* Aim of the task
Beginning with the line that contains "const limbCapsules = [...limbs.values()].flatMap((limb)" and ending with the line that contains "obj.matrix_parent_inverse = Matrix.Identity(4)", reproduce each line exactly; include both and add nothing.

* Dataset records
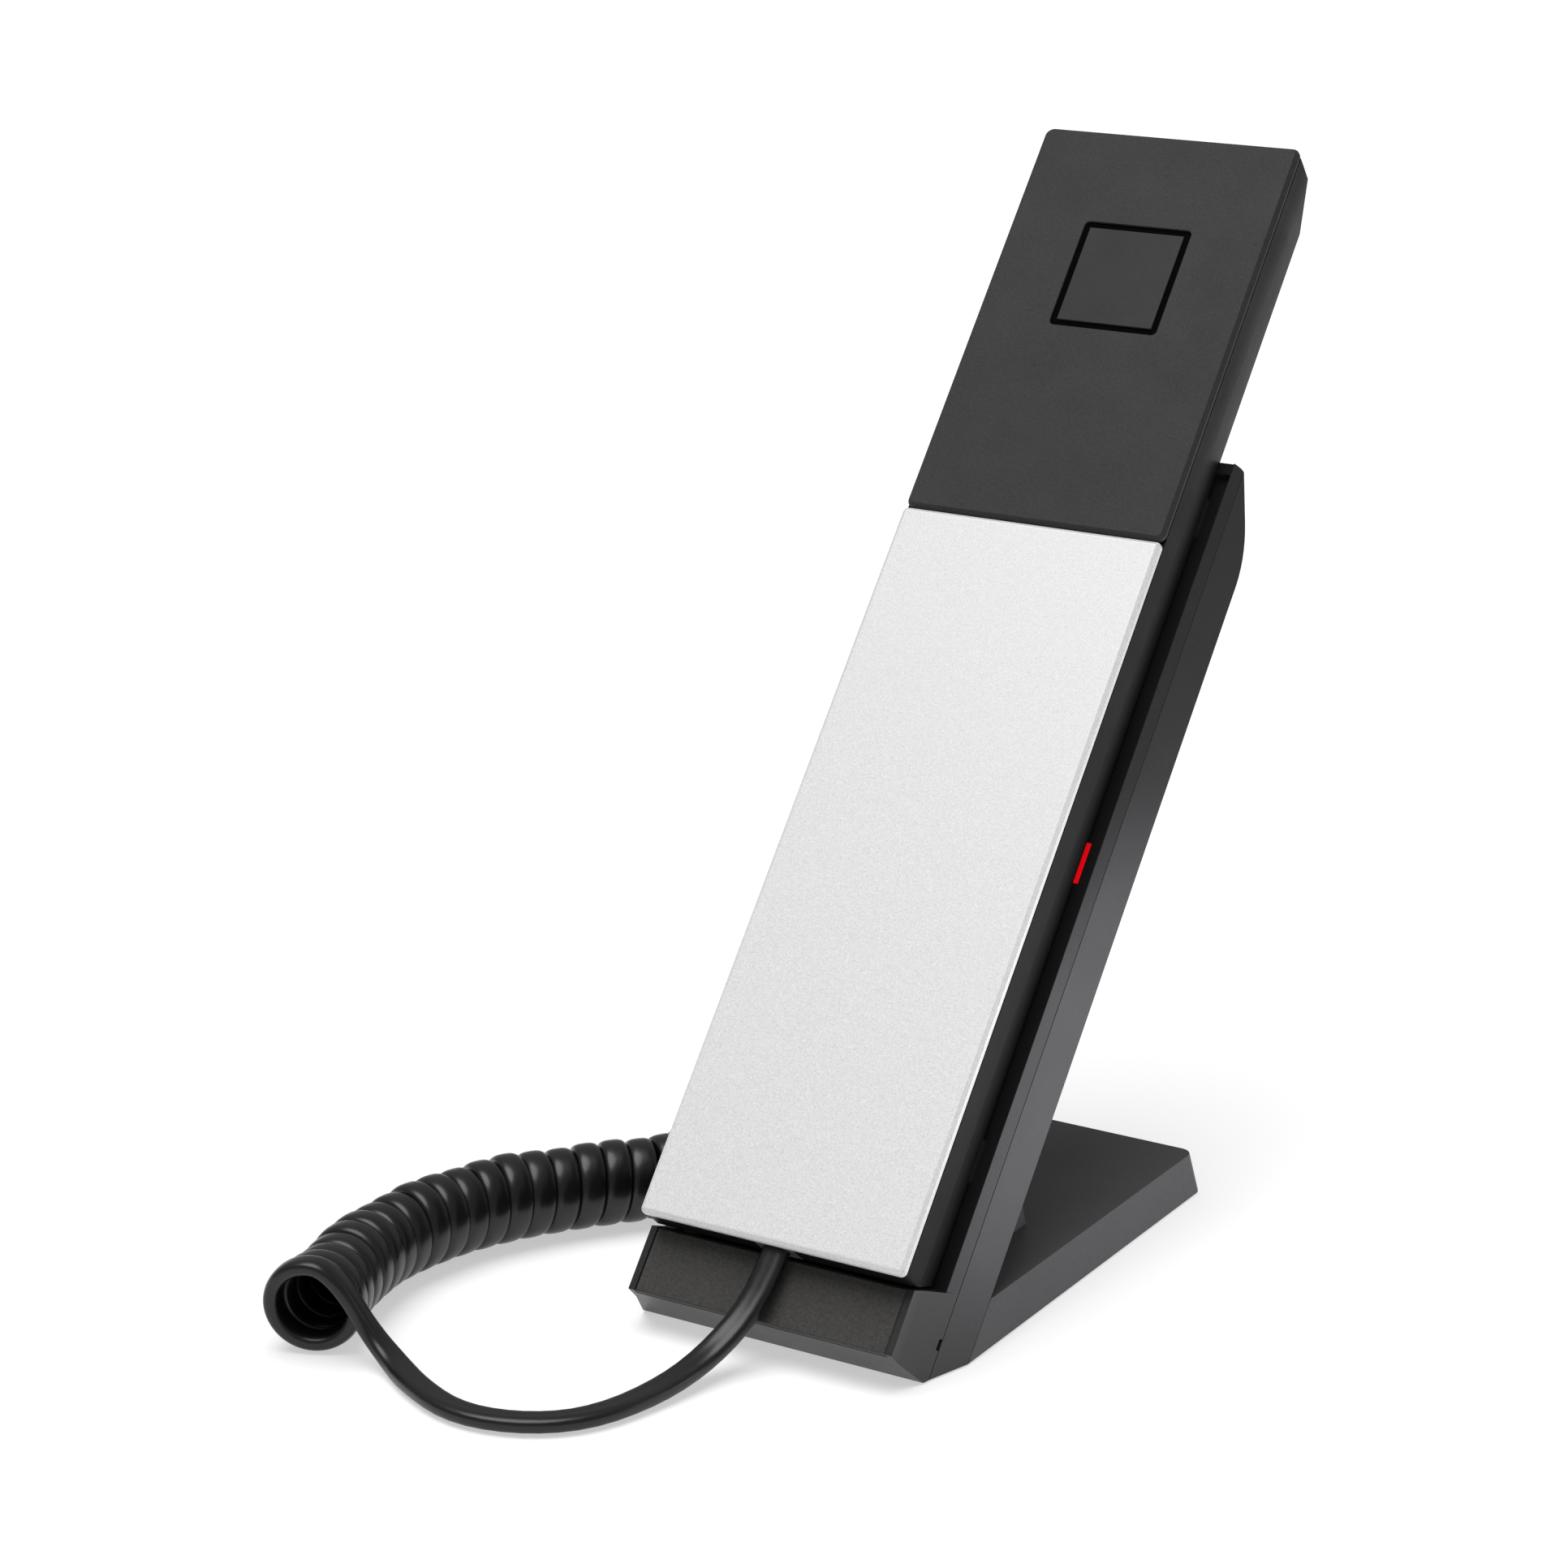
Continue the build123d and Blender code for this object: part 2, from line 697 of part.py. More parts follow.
jack_half = socket_half + jack_wall
for side in (-1, 1):
    housing -= world_box(
        side * jack_across - jack_half - 0.05, side * jack_across + jack_half + 0.05,
        jack_back, 0, jack_low - 1, jack_top + 0.05,
    )
save("jack_housing", housing, leaning=False)

rear_plane = side_profile(
    [(-60, 0), (housing_end + 3.4, 0), (housing_top_y - 0.8, housing_top), (-60, housing_top)], 40
)


def jack_box(side):
    x = side * jack_across
    shell = world_box(x - jack_half, x + jack_half, jack_back, housing_end, jack_low, jack_top)
    shell &= rear_plane
    hollow = world_box(
        x - socket_half, x + socket_half, jack_back + 2, 0,
        jack_height - socket_high, jack_height + socket_high,
    )
    return shell - hollow


save("cord_jack", jack_box(-1), leaning=False)
save("line_jack", jack_box(1), leaning=False)
base_plug = world_box(
    -jack_across - plug_half_width, -jack_across + plug_half_width,
    jack_back + 3, housing_end + 0.8, jack_height - plug_half_height, jack_height + plug_half_height,
)
base_plug = chamfer(base_plug.faces().sort_by(Axis.Y)[0].edges(), 0.5)
save("base_plug", base_plug, leaning=False)

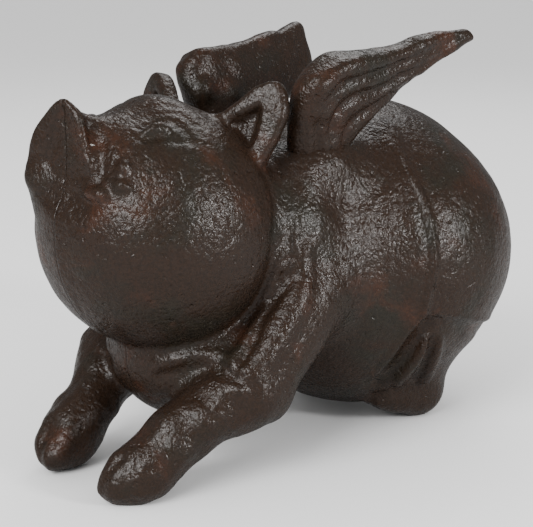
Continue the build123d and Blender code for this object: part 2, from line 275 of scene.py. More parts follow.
def place_relief(rows, depth, width, side=None, sharp=0.25):
    """A groove, or a ridge where the depth is negative, along rows of x, y, z. With a side it is a step:
    it runs out slowly on that side and sharply on the other."""
    points = smooth_rows(rows, 4)

    def relief(x, y, z):
        best = ahead = None
        for a, b in zip(points, points[1:]):
            dx, dy, dz = off_segment(a, b, x, y, z)[1]
            away = dx ** 2 + dy ** 2 + dz ** 2
            over = 1 if side is None else dx * side[0] + dy * side[1] + dz * side[2]
            if best is None:
                best, ahead = away, over
            else:
                closer = away < best
                best = np.where(closer, away, best)
                ahead = np.where(closer, over, ahead)
        reach = width if side is None else np.where(ahead > 0, width, width * sharp)
        return depth * np.exp(-best / reach ** 2)

    return relief, points.min(0) - 3 * width, points.max(0) + 3 * width


def lumps(points, size, seed):
    """Smooth random lumps between -1 and 1, about one size apart, the same each run."""
    lattice = np.random.default_rng(seed).uniform(-1, 1, (LATTICE_CELLS,) * 3)
    place = points / size + LATTICE_SHIFT
    base = np.floor(place).astype(int)
    part = ease(place - base)
    total = 0
    for corner in CORNERS:
        weight = 1
        for axis, far in enumerate(corner):
            weight = weight * (part[:, axis] if far else 1 - part[:, axis])
        cell = (base + corner) % LATTICE_CELLS
        total = total + weight * lattice[tuple(cell.T)]
    return total


def cast_lumps(points, table, seed, lumpy=0):
    """The lumps of the casting as a height. Each row of the table is their size, their height and what is
    added to it where the casting is lumpy."""
    return sum((height + more * lumpy) * lumps(points, size, seed + i)
               for i, (size, height, more) in enumerate(table))


# Flat forms with a drawn outline


def off_edge(start, end, a, b):
    """The square of the distance to an edge in its own plane."""
    (a0, b0), (wa, wb) = start, end - start
    share = np.clip(((a - a0) * wa + (b - b0) * wb) / (wa * wa + wb * wb), 0, 1)
    return (a - a0 - share * wa) ** 2 + (b - b0 - share * wb) ** 2


def outline_distance(points, a, b):
    """Distance to a closed outline in its own plane, below zero inside it."""
    best = inside = None
    for start, end in zip(points, np.roll(points, -1, axis=0)):
        away = off_edge(start, end, a, b)
        (a0, b0), (wa, wb) = start, end - start
        crossed = (b0 > b) != (end[1] > b)
        if wb:
            crossed = crossed & (a < a0 + wa * (b - b0) / wb)
        best = away if best is None else np.minimum(best, away)
        inside = crossed if inside is None else inside ^ crossed
    return np.where(inside, -1, 1) * np.sqrt(best)


def line_distance(rows, a, b):
    """Distance to an open line in its own plane."""
    points = smooth_rows(rows, 3)
    best = None
    for start, end in zip(points, points[1:]):
        away = off_edge(start, end, a, b)
        best = away if best is None else np.minimum(best, away)
    return np.sqrt(best)


def smooth_loop(points, steps=3):
    """A closed outline passed through smoothly."""
    points = np.array(points, float)
    return smooth_rows(np.vstack([points[-1:], points, points[:2]]), steps)[steps:-steps - 1]


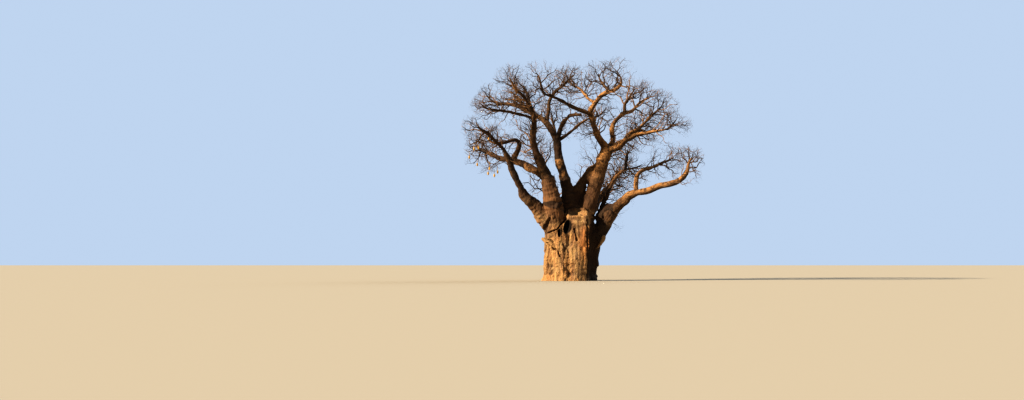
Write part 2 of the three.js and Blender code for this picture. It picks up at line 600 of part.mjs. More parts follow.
const limbs = new Map();
for (const row of LIMBS) {
  const parent = limbs.get(row.parent);
  const start = parent ? parent.pointAt(row.knee) : new THREE.Vector3(...row.start);
  const backward = parent ? parent.directionAt(row.knee).negate() : UP.clone().negate();
  const limb = new Limb(row, start, backward, LIMB_SIDES);
  limbs.set(row.name, limb);
  place(row.name, limb.solid(), limb.solid(PIECE_GAP), LIMB_BARK);
}

const masses = MASSES.map((row, index) => {
  const parent = limbs.get(row.parent);
  const backward = parent.directionAt(parent.lastKnee).negate();
  const stem = new Limb(row, parent.pointAt(parent.lastKnee), backward, STEM_SIDES);
  const space = new Space(stem.pointAt(row.heart), row.reach);
  return { ...row, stem, space, seed: FIRST_SEED + SEED_STEP * index };
});
for (const mass of masses) {
  masses.filter((other) => other !== mass).forEach((other) => mass.space.meet(other.space));
}

const limbCapsules = [...limbs.values()].flatMap((limb) => limb.capsules());
for (const mass of masses) {
  const stems = masses.filter((other) => other !== mass).flatMap((other) => other.stem.capsules());
  const obstacles = [...limbCapsules, ...stems].filter((capsule) => (
    distanceToCapsule(mass.space.centre, capsule) < mass.reach + capsule.radius));
  const laterals = sprout(asParent(mass.stem), 0, mass.seed, mass.space, obstacles);
  const twiglets = laterals.flatMap((twig) => sprout(twig, 1, twig.seed, mass.space, obstacles));
  let solid = mass.stem.solid();
  laterals.forEach((twig) => { solid = solid.add(twig.solid(GROWTH[0].steps)); });
  twiglets.forEach((twig) => { solid = solid.add(twig.solid(GROWTH[1].steps)); });
  for (const { knees } of FRUITS.filter((row) => row.mass === mass.name)) {
    knees.forEach((knee) => { solid = solid.add(fruit(mass.stem.pointAt(knee))); });
  }
  place(mass.name, solid, mass.stem.solid(PIECE_GAP), TWIG_BARK);
}

export default group;
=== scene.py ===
"""A bare baobab tree: its bark, its crooked twigs and its hanging pods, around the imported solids.

X runs to the right, Y away from the viewer and Z up, in metres, with the origin on the ground under
the middle of the trunk. Bearings, climbs and other angles are in degrees.
"""

import logging
import math
from collections.abc import Iterable
from dataclasses import dataclass, field, replace
from enum import Enum, IntEnum
from itertools import product

import bpy
import numpy as np
from mathutils import Matrix, Vector


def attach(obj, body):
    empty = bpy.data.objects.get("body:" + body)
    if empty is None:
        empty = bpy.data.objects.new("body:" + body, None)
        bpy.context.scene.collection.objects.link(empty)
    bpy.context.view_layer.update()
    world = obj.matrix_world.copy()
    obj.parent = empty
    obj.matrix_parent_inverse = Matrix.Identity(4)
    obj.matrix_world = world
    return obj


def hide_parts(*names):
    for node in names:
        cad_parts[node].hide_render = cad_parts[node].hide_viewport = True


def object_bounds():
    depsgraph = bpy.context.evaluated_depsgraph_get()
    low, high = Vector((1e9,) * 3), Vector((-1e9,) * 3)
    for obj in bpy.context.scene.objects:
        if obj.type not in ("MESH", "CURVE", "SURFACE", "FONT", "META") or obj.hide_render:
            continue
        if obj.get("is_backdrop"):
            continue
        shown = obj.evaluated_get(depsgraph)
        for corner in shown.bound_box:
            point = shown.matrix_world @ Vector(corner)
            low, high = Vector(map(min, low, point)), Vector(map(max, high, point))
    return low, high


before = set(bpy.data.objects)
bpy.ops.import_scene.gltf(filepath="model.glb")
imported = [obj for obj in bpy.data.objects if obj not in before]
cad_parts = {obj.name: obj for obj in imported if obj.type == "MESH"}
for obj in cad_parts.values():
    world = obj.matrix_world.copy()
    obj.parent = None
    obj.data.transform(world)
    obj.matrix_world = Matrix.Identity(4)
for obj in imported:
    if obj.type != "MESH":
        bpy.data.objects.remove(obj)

LOG = logging.getLogger("baobab")
Array = np.ndarray
Runs = tuple[tuple[float, float, float, float], ...]
Point = tuple[float, float, float]
Finish = bpy.types.Material
Piece = bpy.types.Object
X, Y, Z = range(3)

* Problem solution
const limbCapsules = [...limbs.values()].flatMap((limb) => limb.capsules());
for (const mass of masses) {
  const stems = masses.filter((other) => other !== mass).flatMap((other) => other.stem.capsules());
  const obstacles = [...limbCapsules, ...stems].filter((capsule) => (
    distanceToCapsule(mass.space.centre, capsule) < mass.reach + capsule.radius));
  const laterals = sprout(asParent(mass.stem), 0, mass.seed, mass.space, obstacles);
  const twiglets = laterals.flatMap((twig) => sprout(twig, 1, twig.seed, mass.space, obstacles));
  let solid = mass.stem.solid();
  laterals.forEach((twig) => { solid = solid.add(twig.solid(GROWTH[0].steps)); });
  twiglets.forEach((twig) => { solid = solid.add(twig.solid(GROWTH[1].steps)); });
  for (const { knees } of FRUITS.filter((row) => row.mass === mass.name)) {
    knees.forEach((knee) => { solid = solid.add(fruit(mass.stem.pointAt(knee))); });
  }
  place(mass.name, solid, mass.stem.solid(PIECE_GAP), TWIG_BARK);
}

export default group;
=== scene.py ===
"""A bare baobab tree: its bark, its crooked twigs and its hanging pods, around the imported solids.

X runs to the right, Y away from the viewer and Z up, in metres, with the origin on the ground under
the middle of the trunk. Bearings, climbs and other angles are in degrees.
"""

import logging
import math
from collections.abc import Iterable
from dataclasses import dataclass, field, replace
from enum import Enum, IntEnum
from itertools import product

import bpy
import numpy as np
from mathutils import Matrix, Vector


def attach(obj, body):
    empty = bpy.data.objects.get("body:" + body)
    if empty is None:
        empty = bpy.data.objects.new("body:" + body, None)
        bpy.context.scene.collection.objects.link(empty)
    bpy.context.view_layer.update()
    world = obj.matrix_world.copy()
    obj.parent = empty
    obj.matrix_parent_inverse = Matrix.Identity(4)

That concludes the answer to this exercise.